L’Hôtel des Archives qui doit être inauguré fin 2024 semble tenir toutes ses promesses. Mais cela n’a pas été sans difficultés. En effet, ce chantier en site urbain s’est révélé bien délicat à de multiples reprises. On ne parle même pas des difficultés inhérentes à la logistique ou au manque d’espace. En fait, une des priorités permanente du maître d’ouvrage a été de préserver autant que possible les riverains. Pour éviter les nuisances, Xavier Chéron n’a pas ménagé ses efforts. « Comme les sous-œuvre sont sous la nappe phréatique, nous avons en permanence cherché les techniques les moins dérangeantes. Plutôt que de mettre des palplanches, nous avons privilégié la pose de parois berlinoises. Pour réaliser l’enceinte étanche, nous avons choisi de travailler en jetting. Mais malgré tous nos efforts, on a eu parfois des mauvaises surprises. Les vibrations se sont transmises par les réseaux de canalisation et ont même incommodé la RTS. Du coup, on a augmenté le nombre de puits de travail pour réduire la pression localisée. »
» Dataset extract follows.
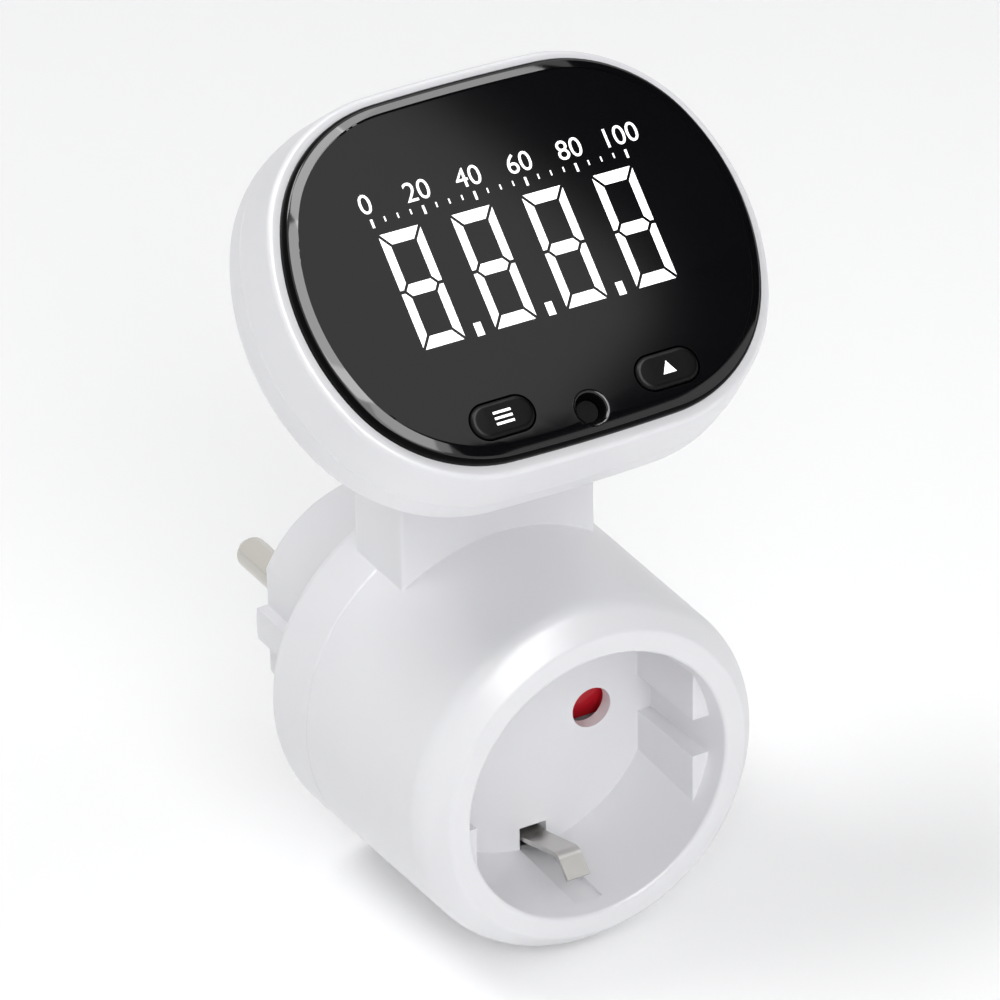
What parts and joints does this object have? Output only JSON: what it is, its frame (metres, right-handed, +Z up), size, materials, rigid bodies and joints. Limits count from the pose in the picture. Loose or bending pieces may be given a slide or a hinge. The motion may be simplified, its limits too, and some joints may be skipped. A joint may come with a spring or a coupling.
{
  "type": "plug-in energy monitor",
  "caption": "Plug-in energy monitor: round barrel with a shuttered mains socket in front and a plug behind, and a tilted display head with keys on a short neck.",
  "frame": {"origin": "centre of the plug's end face, which rests on the floor of a wall socket", "axes": "+Y into the wall along the plug's axis, +Z up towards the display head, +X to the right of a person who faces the display"},
  "size_m": [0.0722, 0.0819, 0.116],
  "materials": {
    "white_plastic": "semi-gloss moulded ABS, cool white",
    "black_gloss": "polished black acrylic",
    "lit_white": "white diffusing display segments",
    "black_key": "satin black moulded key",
    "red_plastic": "red moulded plastic",
    "grey_plastic": "light grey moulded polyamide",
    "clip_steel": "bright rolled spring strip",
    "screw_steel": "zinc-plated steel",
    "spring_wire": "drawn spring wire",
    "nickel_brass": "nickel-plated brass",
    "contact_brass": "plain sheet brass",
    "shunt_alloy": "copper-manganese resistance alloy",
    "circuit_board": "green coated glass-fibre board",
    "yellow_film": "yellow moulded case",
    "capacitor_can": "sleeved aluminium can",
    "blue_epoxy": "blue dipped epoxy",
    "chip_black": "matt black moulding compound",
    "connector_nylon": "natural nylon",
    "ribbon_grey": "grey ribbon insulation"
  },
  "bodies": {
    "root": {"front_housing": "white_plastic", "rear_housing": "white_plastic", "housing_screws": "screw_steel", "contact_carrier": "grey_plastic", "carrier_screws": "screw_steel", "live_contact": "contact_brass", "neutral_contact": "contact_brass", "current_shunt": "shunt_alloy", "left_pin": "nickel_brass", "right_pin": "nickel_brass", "pin_retainer": "grey_plastic", "retainer_screws": "screw_steel", "earth_clip": "clip_steel", "plug_earth_strap": "nickel_brass", "main_board": "circuit_board", "board_screws": "screw_steel", "film_capacitor": "yellow_film", "electrolytic_capacitor": "capacitor_can", "varistor": "blue_epoxy", "metering_chip": "chip_black", "main_connector": "connector_nylon", "ribbon_cable": "ribbon_grey", "head_bezel": "white_plastic", "head_back_shell": "white_plastic", "head_screws": "screw_steel", "neck_screws": "screw_steel", "display_panel": "black_gloss", "digit_segments": "lit_white", "display_module": "chip_black", "display_board": "circuit_board", "display_connector": "connector_nylon", "tact_switches": "chip_black", "shutter_spring": "spring_wire"},
    "shutter": {"socket_shutter": "red_plastic"},
    "mode_key": {"mode_button": "black_key"},
    "up_key": {"up_button": "black_key"},
    "reset_key": {"reset_button": "black_key"}
  },
  "joints": [
    {"name": "shutter_slide", "type": "slide", "parent": "root", "child": "shutter", "axis": [0, 0, 1], "range_m": [0, 0.0072], "stiffness_N_per_m": 60, "springref_m": -0.004, "deforming": ["shutter_spring"]},
    {"name": "mode_press", "type": "slide", "parent": "root", "child": "mode_key", "axis": [0, 0.7071, -0.7071], "range_m": [0, 0.0005], "stiffness_N_per_m": 600, "springref_m": -0.0005},
    {"name": "up_press", "type": "slide", "parent": "root", "child": "up_key", "axis": [0, 0.7071, -0.7071], "range_m": [0, 0.0005], "stiffness_N_per_m": 600, "springref_m": -0.0005},
    {"name": "reset_press", "type": "slide", "parent": "root", "child": "reset_key", "axis": [0, 0.7071, -0.7071], "range_m": [0, 0.0005], "stiffness_N_per_m": 600, "springref_m": -0.0005}
  ]
}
Afin de contenir la poussière, l’édifice a été emballé à la manière d’une œuvre d’art de Christo. Ce qui n’a pas empêché tout le quartier d’être incommodé par les effluves de goudron quand il a fallu procéder à l’étanchéité et l’isolation de la dalle de la toiture du dépôt. Ces travaux dureront jusqu’en début 2023… Un fragment d’éternité au regard des archives centenaires qui seront protégées.